Q: Why is EtherCAT used in motion control systems?
A: EtherCAT is widely used for motion control due to its extremely fast and deterministic communication. It was designed specifically for controlling servo motors and robots that require microsecond-level synchronization across many axes. EtherCAT networks allow dozens of servo drives to operate in lockstep, which is critical for coordinated multi-axis movements (like a 6-axis robot arm or a CNC machine). Additionally, EtherCAT can carry functional safety signals (FSoE), meaning one network cable can handle both normal control and safety shutdown signals. Its efficiency and real-time performance have made EtherCAT the standard in modern industrial automation and robotics.
Q: How do collaborative robots ensure safety around humans?

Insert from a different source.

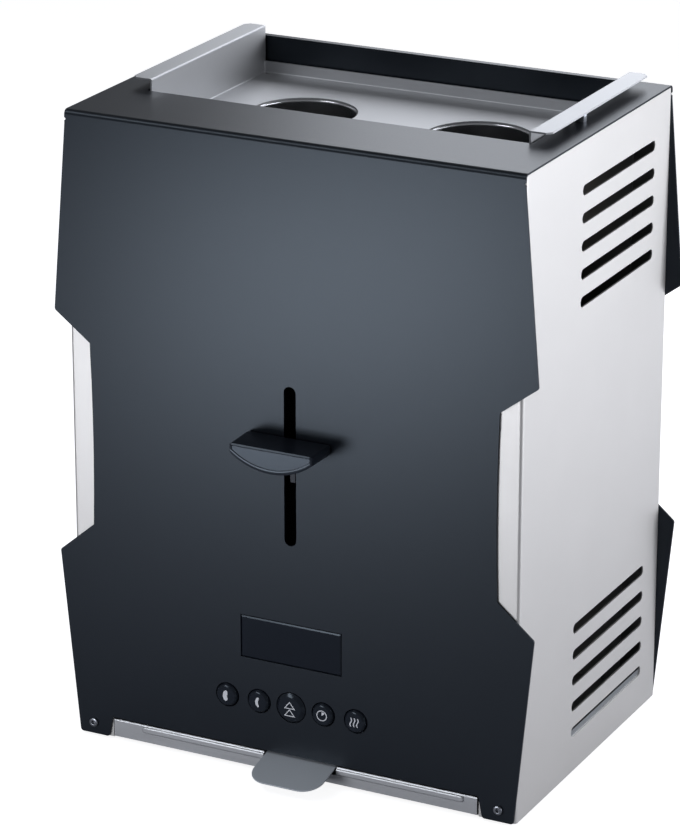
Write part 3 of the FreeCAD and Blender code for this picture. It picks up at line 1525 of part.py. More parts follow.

A: Collaborative robots (cobots) are engineered with multiple safety features to work safely alongside people. They use force and torque sensors in their joints to detect unexpected contacts or forces – if a cobot bumps into a person or object, it can automatically pause or reverse. Cobots also limit their speed and force by design (per ISO 10218-1 and ISO/TS 15066 standards), so even if a collision occurs, it’s unlikely to cause harm. Many have rounded edges and compliant surfaces to reduce impact. In addition, advanced vision systems or laser scanners might be employed to visually monitor the workspace and slow or stop the robot if a person comes too close. Through a combination of passive safety (mechanical design) and active safety (sensors and control algorithms), collaborative robots create a work environment where humans and robots can collaborate without traditional fencing. Manufacturers integrate these safety measures transparently, so engineers can program cobots in a natural way while the underlying safety logic continuously runs in the background.